▶ Task prompt
Output, word for word, every line from the start of the listing down to and including the line that contains "import * as"; include nothing else.

▶ Data excerpt
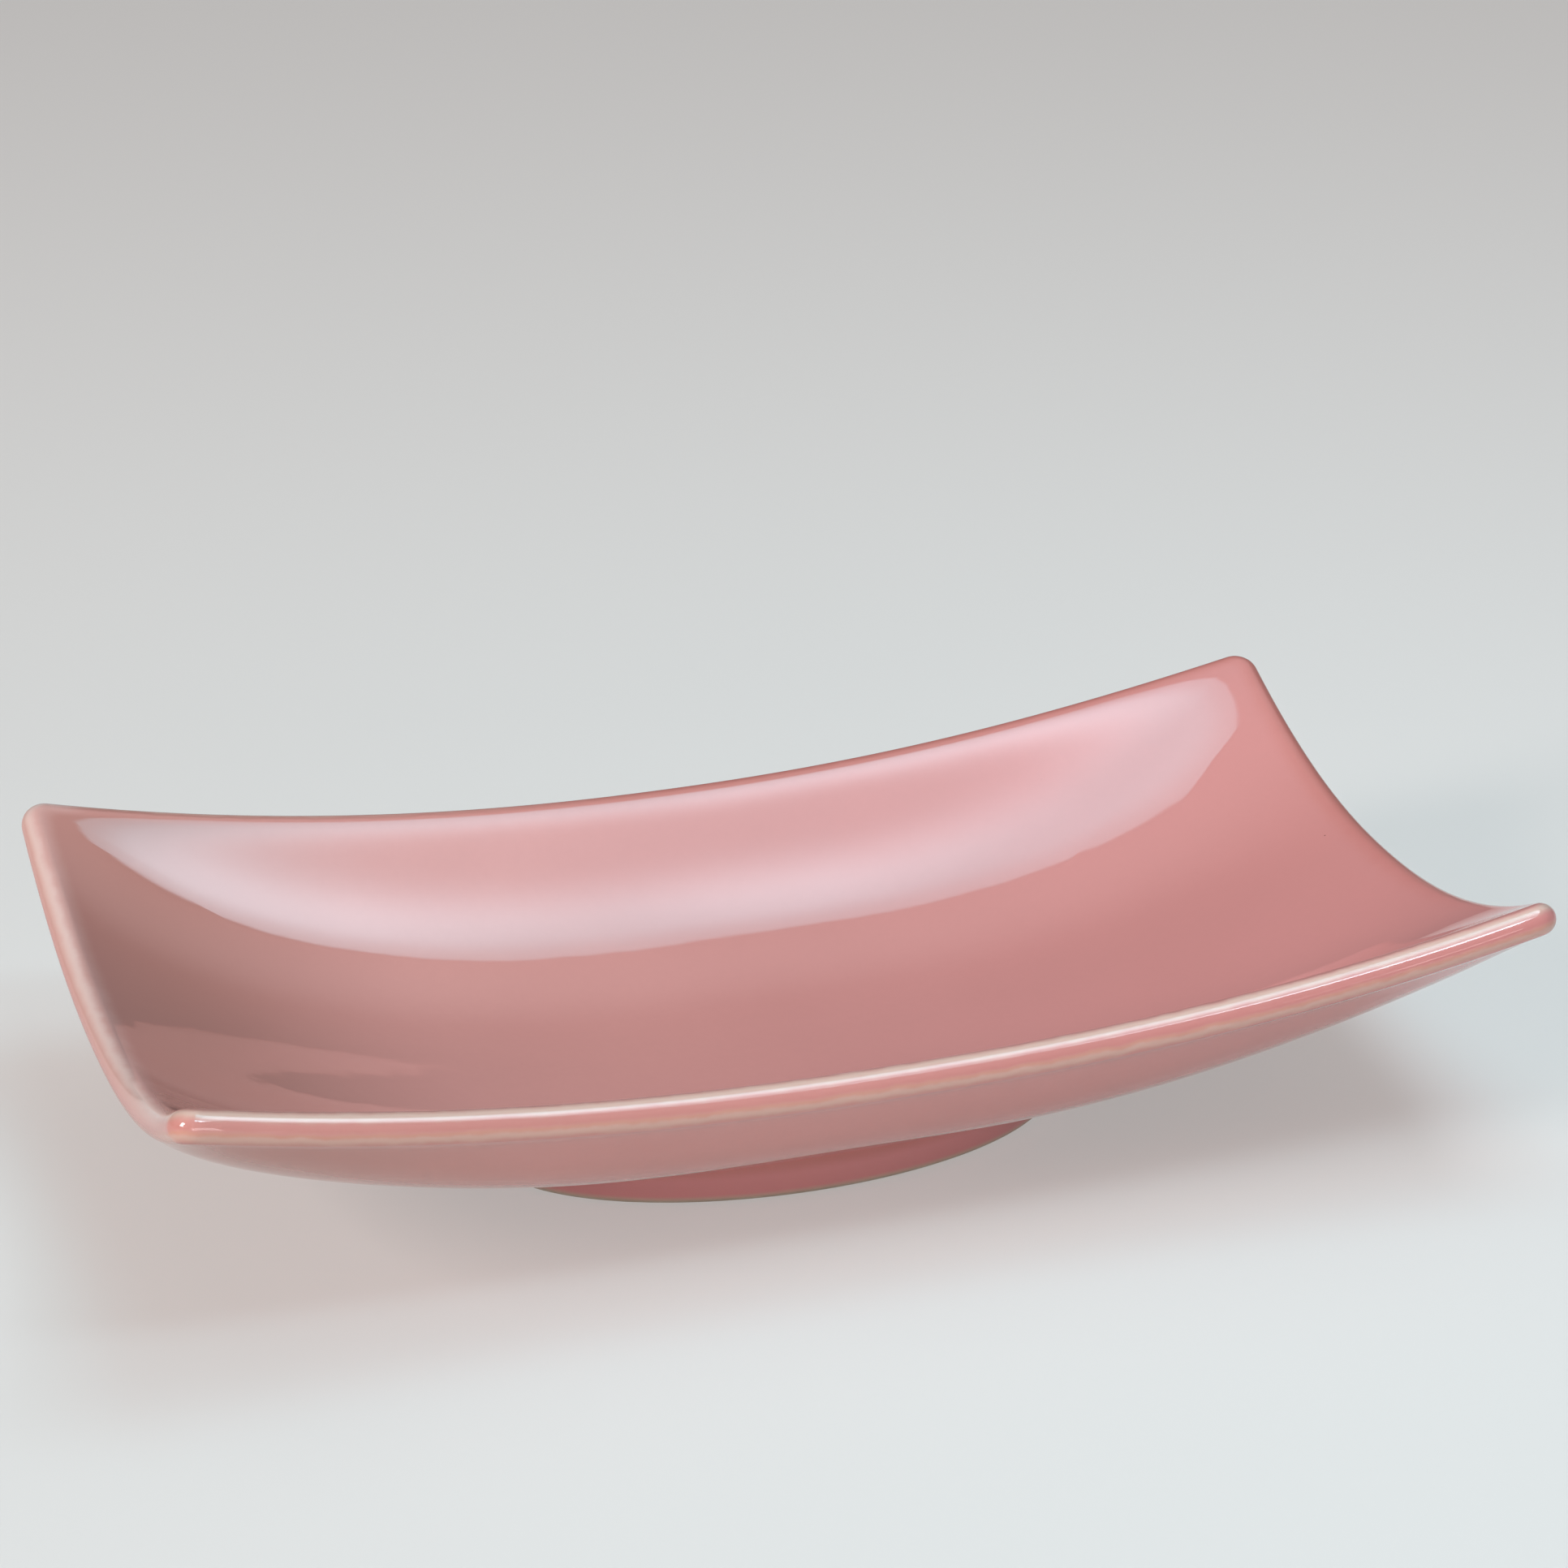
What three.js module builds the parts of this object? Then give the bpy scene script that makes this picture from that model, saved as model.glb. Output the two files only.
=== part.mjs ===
import * as THREE from "three";

// Rectangular serving platter of glazed ceramic, 340 mm long, on one oval foot ring.
// Units are millimetres. +X runs along the length, +Y across the width, +Z up.
// The platter stands on z = 0 and its middle is on the Z axis.
//
// The dish is described by its middle surface, halfway through the glazed wall.
// Every other surface is that one moved along its own normal, so the clay, the gap and
// the glaze stay parallel everywhere, also round the lip.

// Plan of the lip, measured along the crest of the lip
const CREST_LENGTH = 332;
const CREST_WIDTH = 177.7;
const SIDE_PINCH = 3.3; // how far the middle of a long side is drawn in
const CREST_CORNER_RADIUS = 2.5;

// Heights of the lip's centre above the table
const SHORT_SIDE_HEIGHT = 46.2; // middle of a short side
const LONG_SIDE_HEIGHT = 51.1; // middle of a long side
const CORNER_HEIGHT = 69.5;
const RIM_POWER = 2.17; // how late the long rim turns up to its corners
const LOW_CORNER_DROP = 2.6; // the +X +Y corner sank a little in the kiln
const LOW_CORNER_POWER = 4;

// The hollow between the rims
const FLOOR_HEIGHT = 14; // middle surface at the centre
const LENGTH_POWER = 2.65; // floor line, centre to short side
const WALL_POWER_MIDDLE = 3.1; // cross section over most of the length: flat floor, steep wall
const WALL_POWER_END = 2.17; // cross section at the short side: an open bow
const SECTION_CHANGE_POWER = 8; // how late along the length the one becomes the other
const LIP_EASE = 0.075; // the wall leans back a little just below the long lip
const LIP_EASE_POWER = 21;

// Wall, glaze and fits
const LIP_THICKNESS = 8;
const BASE_THICKENING = 2.5; // extra thickness of the underside at the centre
const THICKENING_POWER = 4;
const END_FULLNESS = 6; // makes the belly fuller towards the short ends
const END_FULLNESS_POWER = 6;
const FULLNESS_FADE_POWER = 8; // and lets that fade out at the lip
const GLAZE_THICKNESS = 0.55;
const FIT_GAP = 0.3; // clear space between neighbouring pieces
const SLIP_THICKNESS = 0.5;

// Foot ring, an oval in plan
const FOOT_LENGTH = 149.6;
const FOOT_WIDTH = 83;
const FOOT_WALL = 6.2; // clay
const FOOT_DRAFT = 0.06; // the wall widens upwards, mm per mm
const FOOT_FILLET = 1.6; // glaze between belly and foot
const WELL_FILLET = 2.4; // glaze in the corner inside the ring
const BARE_EDGE_HEIGHT = 1.4; // clay left bare above the table
const CONTACT_ROUNDING = 0.7;

// Fineness of the surfaces
const LONG_STEPS = 8; // per half of a long side
const SHORT_STEPS = 4; // per half of a short side
const CORNER_STEPS = 4;
const INNER_ROWS = 10;
const INNER_CROWDING = 1.7; // rows draw together towards the lip
const LIP_STEPS = 8;
const BELLY_ROWS = 7;
const WELL_ROWS = 3;

const HALF_LENGTH = CREST_LENGTH / 2;
const HALF_WIDTH = CREST_WIDTH / 2;
const LIP_RADIUS = LIP_THICKNESS / 2;
const CLAY_INSET = GLAZE_THICKNESS + FIT_GAP; // clay surface below the glazed surface

// Half the width of the crest at a station along the length
function crestHalfWidth(x) {
  const u = Math.min(Math.abs(x) / HALF_LENGTH, 1);
  return HALF_WIDTH - SIDE_PINCH * (1 - u * u);
}

// Height of the middle surface: a line along the floor, and a cross section that rises
// from it to the long rim
function middleHeight(x, y) {
  const u = Math.abs(x) / HALF_LENGTH;
  const v = Math.abs(y) / crestHalfWidth(x);
  const floorLine = FLOOR_HEIGHT + (SHORT_SIDE_HEIGHT - FLOOR_HEIGHT) * u ** LENGTH_POWER;
  const rimLine = LONG_SIDE_HEIGHT + (CORNER_HEIGHT - LONG_SIDE_HEIGHT) * u ** RIM_POWER;
  const change = Math.min(u, 1) ** SECTION_CHANGE_POWER;
  const power = WALL_POWER_MIDDLE + (WALL_POWER_END - WALL_POWER_MIDDLE) * change;
  const ease = LIP_EASE * (1 - change);
  const rise = (1 + ease) * v ** power - ease * v ** (power + LIP_EASE_POWER);
  const drop = x > 0 && y > 0 ? LOW_CORNER_DROP * (u * v) ** LOW_CORNER_POWER : 0;
  return floorLine + (rimLine - floorLine) * rise - drop;
}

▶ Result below
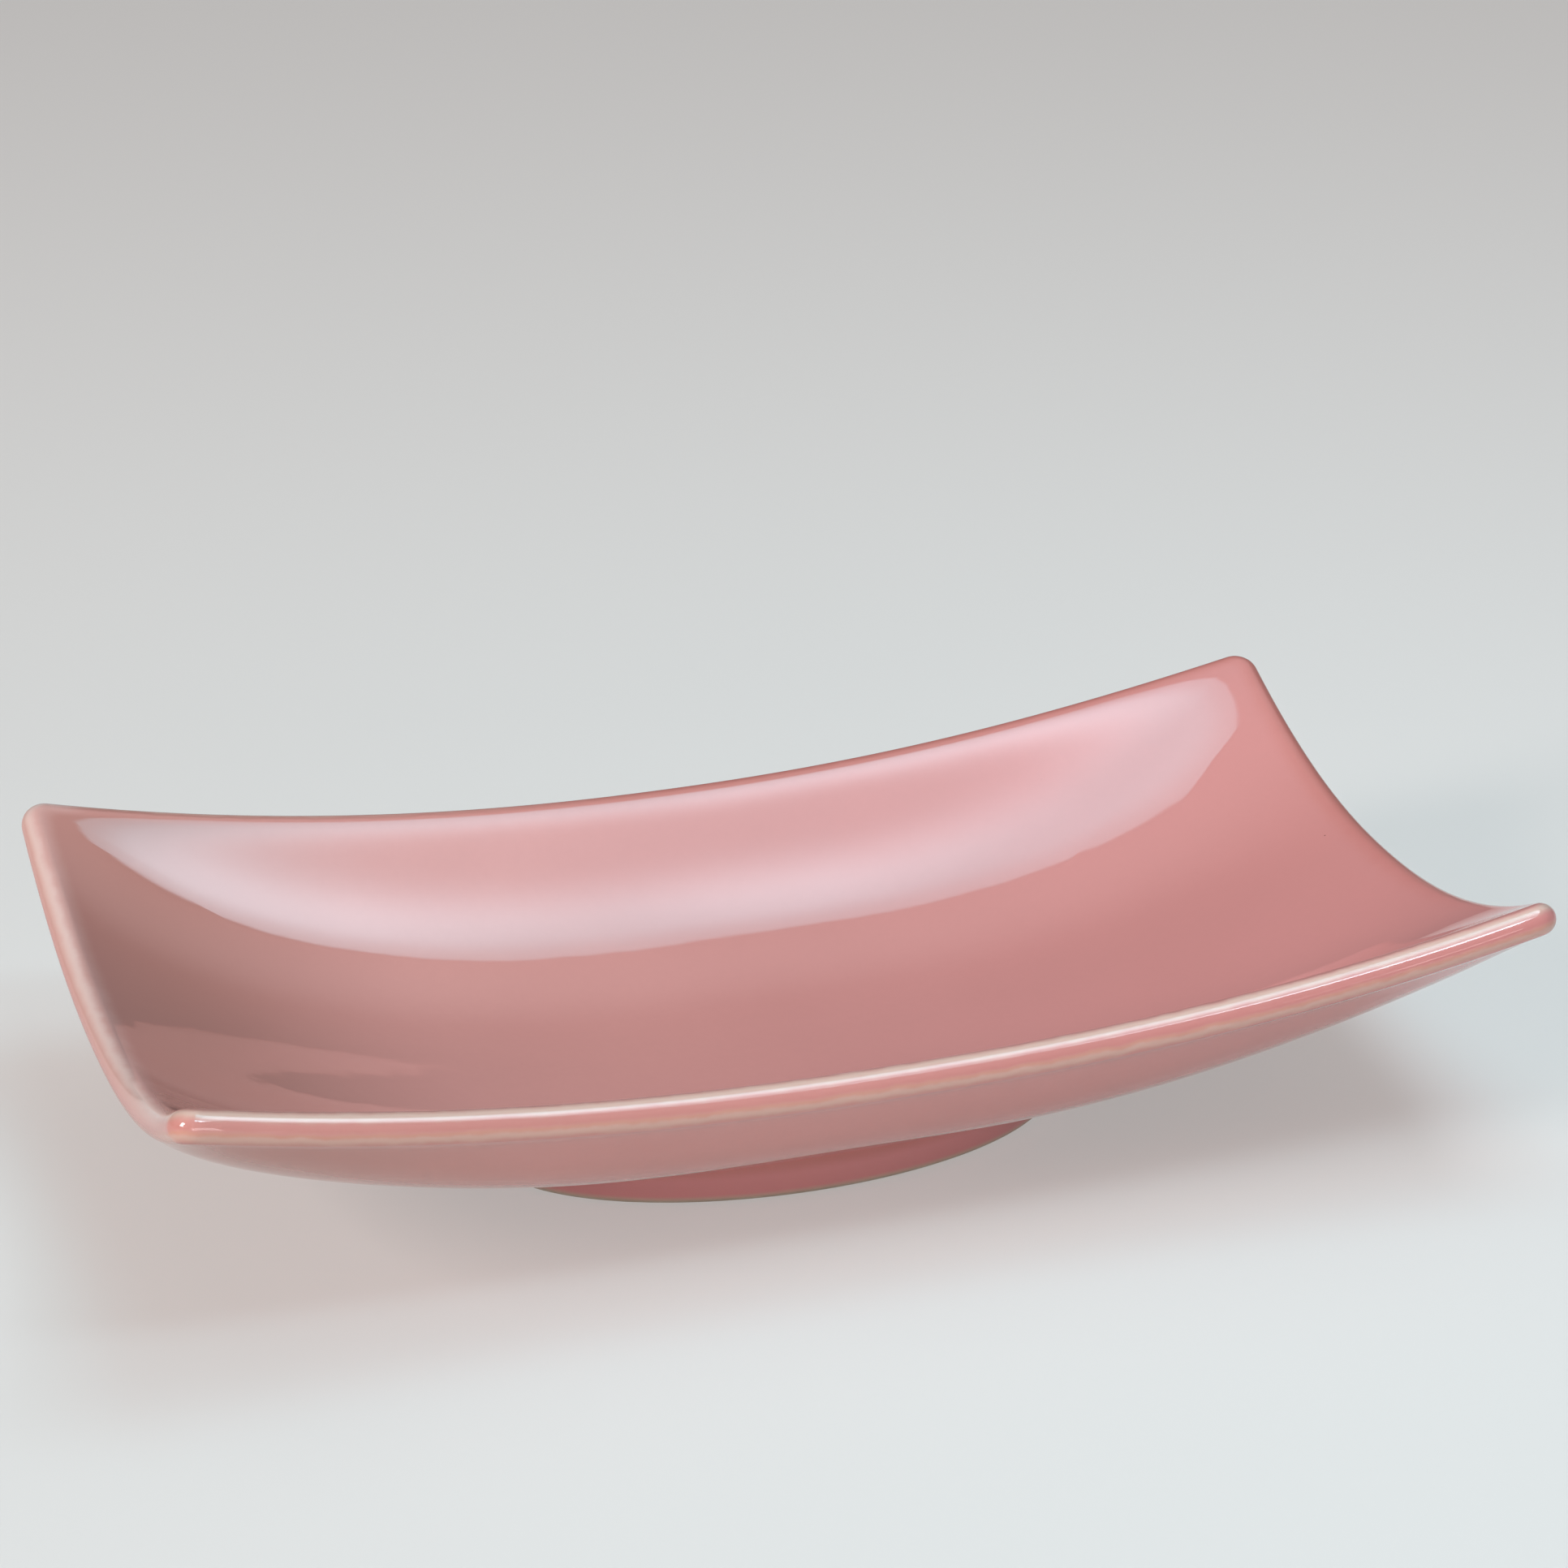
What three.js module builds the parts of this object? Then give the bpy scene script that makes this picture from that model, saved as model.glb. Output the two files only.
=== part.mjs ===
import * as THREE from "three";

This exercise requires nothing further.